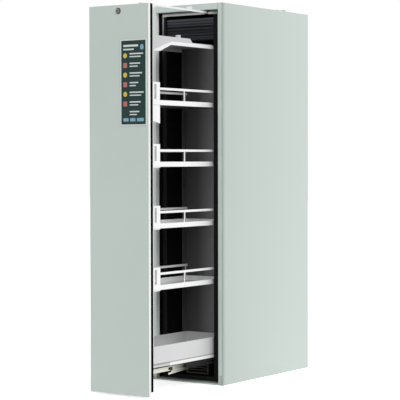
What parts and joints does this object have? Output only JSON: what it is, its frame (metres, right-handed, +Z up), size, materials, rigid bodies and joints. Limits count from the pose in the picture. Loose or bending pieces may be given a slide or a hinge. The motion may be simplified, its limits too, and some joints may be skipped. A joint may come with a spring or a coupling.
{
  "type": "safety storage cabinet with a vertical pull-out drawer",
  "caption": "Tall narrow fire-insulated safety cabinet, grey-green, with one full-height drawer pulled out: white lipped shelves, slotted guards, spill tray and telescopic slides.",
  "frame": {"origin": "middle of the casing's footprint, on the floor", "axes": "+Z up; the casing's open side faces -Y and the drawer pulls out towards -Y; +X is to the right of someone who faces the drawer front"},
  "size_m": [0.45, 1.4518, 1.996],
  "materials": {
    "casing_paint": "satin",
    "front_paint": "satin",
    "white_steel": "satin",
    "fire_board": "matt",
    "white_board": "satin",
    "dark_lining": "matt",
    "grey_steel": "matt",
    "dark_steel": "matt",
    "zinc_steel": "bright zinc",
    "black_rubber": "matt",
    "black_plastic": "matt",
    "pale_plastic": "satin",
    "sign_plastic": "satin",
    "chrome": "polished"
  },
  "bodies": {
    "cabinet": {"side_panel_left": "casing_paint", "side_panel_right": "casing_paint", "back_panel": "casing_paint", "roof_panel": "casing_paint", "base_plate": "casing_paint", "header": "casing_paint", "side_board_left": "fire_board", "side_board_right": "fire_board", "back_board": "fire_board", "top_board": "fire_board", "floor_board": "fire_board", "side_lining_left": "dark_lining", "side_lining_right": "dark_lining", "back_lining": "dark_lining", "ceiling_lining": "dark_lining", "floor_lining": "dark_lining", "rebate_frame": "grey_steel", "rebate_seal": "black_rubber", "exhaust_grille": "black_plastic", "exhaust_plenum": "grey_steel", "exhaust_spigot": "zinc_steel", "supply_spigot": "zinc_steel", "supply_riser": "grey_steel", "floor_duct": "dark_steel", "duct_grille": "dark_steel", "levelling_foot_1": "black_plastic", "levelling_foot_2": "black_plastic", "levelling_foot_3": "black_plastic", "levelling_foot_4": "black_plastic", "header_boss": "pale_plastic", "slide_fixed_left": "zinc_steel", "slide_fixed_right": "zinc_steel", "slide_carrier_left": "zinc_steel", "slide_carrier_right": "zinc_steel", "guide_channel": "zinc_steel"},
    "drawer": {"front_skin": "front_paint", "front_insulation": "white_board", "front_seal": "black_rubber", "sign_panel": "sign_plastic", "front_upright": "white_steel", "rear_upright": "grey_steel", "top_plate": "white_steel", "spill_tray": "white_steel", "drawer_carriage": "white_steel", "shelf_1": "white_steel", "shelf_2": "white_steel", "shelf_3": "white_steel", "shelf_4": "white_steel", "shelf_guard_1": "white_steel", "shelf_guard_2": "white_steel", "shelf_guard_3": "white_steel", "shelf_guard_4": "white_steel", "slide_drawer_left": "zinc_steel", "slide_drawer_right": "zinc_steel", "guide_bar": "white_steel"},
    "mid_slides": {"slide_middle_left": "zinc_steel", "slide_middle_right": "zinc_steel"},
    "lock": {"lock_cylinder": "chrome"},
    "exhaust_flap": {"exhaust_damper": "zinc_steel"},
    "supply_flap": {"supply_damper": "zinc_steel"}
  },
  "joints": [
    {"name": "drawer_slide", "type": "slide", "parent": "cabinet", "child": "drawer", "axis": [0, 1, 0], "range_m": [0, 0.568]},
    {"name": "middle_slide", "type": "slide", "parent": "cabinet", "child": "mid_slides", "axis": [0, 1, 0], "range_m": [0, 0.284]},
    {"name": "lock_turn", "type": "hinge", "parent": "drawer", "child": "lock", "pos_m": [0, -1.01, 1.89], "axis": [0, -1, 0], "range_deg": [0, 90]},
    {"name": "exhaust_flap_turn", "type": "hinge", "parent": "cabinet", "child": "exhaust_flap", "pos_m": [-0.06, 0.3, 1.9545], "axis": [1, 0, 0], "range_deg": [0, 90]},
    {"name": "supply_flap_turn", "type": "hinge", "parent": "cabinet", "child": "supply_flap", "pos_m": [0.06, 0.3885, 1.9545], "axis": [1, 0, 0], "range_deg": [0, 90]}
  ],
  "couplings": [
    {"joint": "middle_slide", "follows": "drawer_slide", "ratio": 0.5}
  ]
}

The task = Copy all lines from the material that include "hinge".

Exercise response =
What parts and joints does this object have? Output only JSON: what it is, its frame (metres, right-handed, +Z up), size, materials, rigid bodies and joints. Limits count from the pose in the picture. Loose or bending pieces may be given a slide or a hinge. The motion may be simplified, its limits too, and some joints may be skipped. A joint may come with a spring or a coupling.
    {"name": "lock_turn", "type": "hinge", "parent": "drawer", "child": "lock", "pos_m": [0, -1.01, 1.89], "axis": [0, -1, 0], "range_deg": [0, 90]},
    {"name": "exhaust_flap_turn", "type": "hinge", "parent": "cabinet", "child": "exhaust_flap", "pos_m": [-0.06, 0.3, 1.9545], "axis": [1, 0, 0], "range_deg": [0, 90]},
    {"name": "supply_flap_turn", "type": "hinge", "parent": "cabinet", "child": "supply_flap", "pos_m": [0.06, 0.3885, 1.9545], "axis": [1, 0, 0], "range_deg": [0, 90]}